There is the issue of home defense, however. The right to protect one’s own makes sense, but I doubt very much that the founding fathers wrote the second amendment in order to protect Americans from other supposedly crazy Americans. Guns are also vastly different in their capacity to kill today, and are far more effective at doing so than they were 230 years ago. An AK-47 can fire 700 rounds per minute, not the 1 round per 2 minutes it used to take to fire a basic rifle. That we’ve been privy to continue making more and more efficient death machines is saddening, but besides the point.
Americans love their guns- they always have, they have always felt entitled to them, and likely always will, because any threat (whether it be a Mexican drug cartel or inner-city gang violence or terrorists) will stir Americans into a gun-buying frenzy, because guns make people feel safe, a rather counter-intuitive notion given how proficient they are at killing people. As RMuse posted, this is unlikely to change unless there is a large cultural trend that legitimately renders guns erroneous.
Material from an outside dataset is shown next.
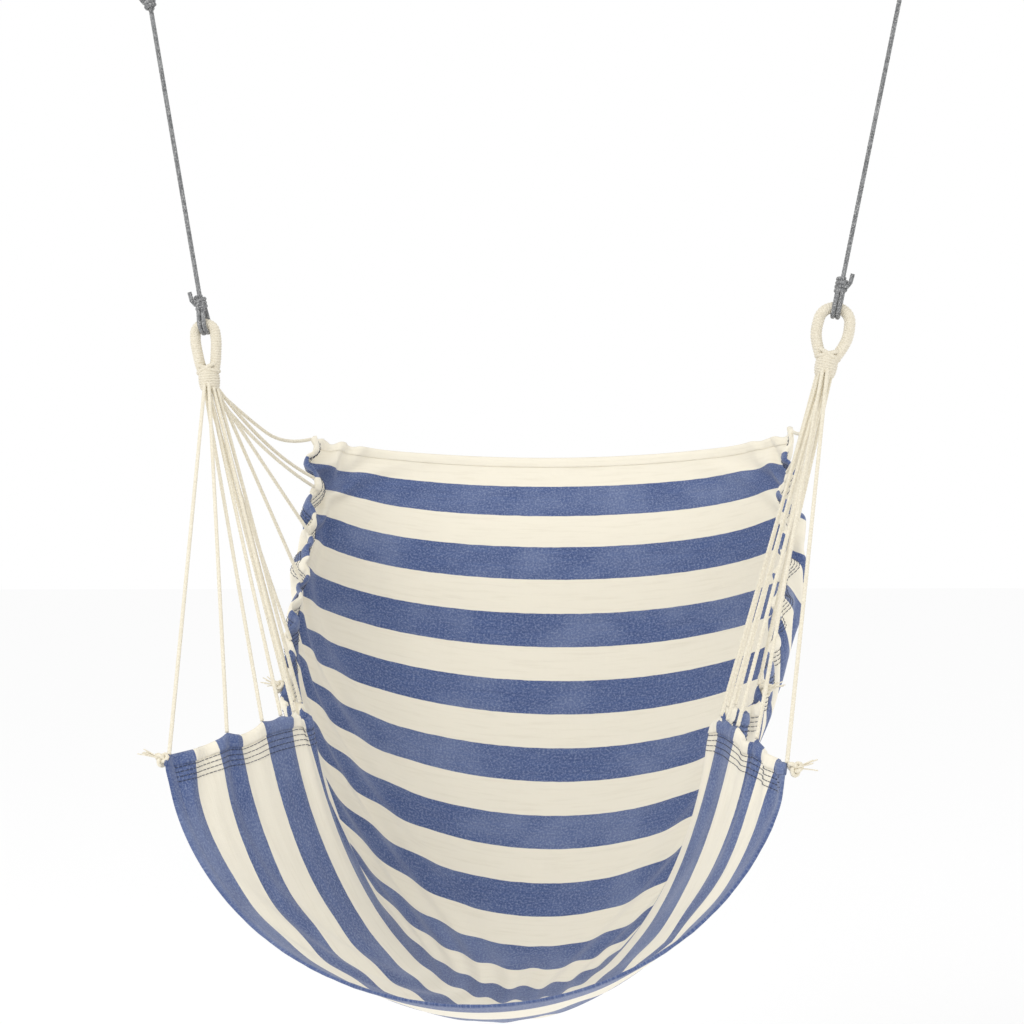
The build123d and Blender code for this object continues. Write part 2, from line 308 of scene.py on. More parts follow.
class Nodes:
    """Short calls for building one material."""

    def __init__(self, name):
        self.material = bpy.data.materials.new(name)
        self.material.use_nodes = True
        self.tree = self.material.node_tree
        self.shader = self.tree.nodes["Principled BSDF"]

    def link(self, source, target):
        self.tree.links.new(source, target)

    def add(self, kind, **values):
        node = self.tree.nodes.new(kind)
        for key, value in values.items():
            setattr(node, key, value)
        return node

    def set(self, **values):
        for key, value in values.items():
            self.shader.inputs[key.replace("_", " ")].default_value = value

    def coordinates(self, scale=(1, 1, 1), attribute=None):
        """Places on the object, or those that a mesh attribute holds, with each axis scaled."""
        if attribute:
            source = self.add("ShaderNodeAttribute", attribute_name=attribute).outputs["Vector"]
        else:
            source = self.add("ShaderNodeTexCoord").outputs["Object"]
        mapping = self.add("ShaderNodeMapping")
        mapping.inputs["Scale"].default_value = scale
        self.link(source, mapping.inputs["Vector"])
        return mapping.outputs["Vector"]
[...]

Seeing as how the second amendment has been around about as long as the US (and especially how this amendment was effectively a preventative measure against “others” harming “us”), this may not change for some time, if ever. I personally feel that the second amendment is an archaic relic of a time long ago, when America had a very real reason to feel threatened in its infancy as a country. But fast forward 230 years. Times have changed, and the US is the most powerful nation in the world. If you really feel you need a gun, fine. But use it with the responsible knowledge that guns are intrinsically very dangerous, and that, in all likelihood, you probably don’t one. And if you do get one, know that it will likely only spur others to do the same.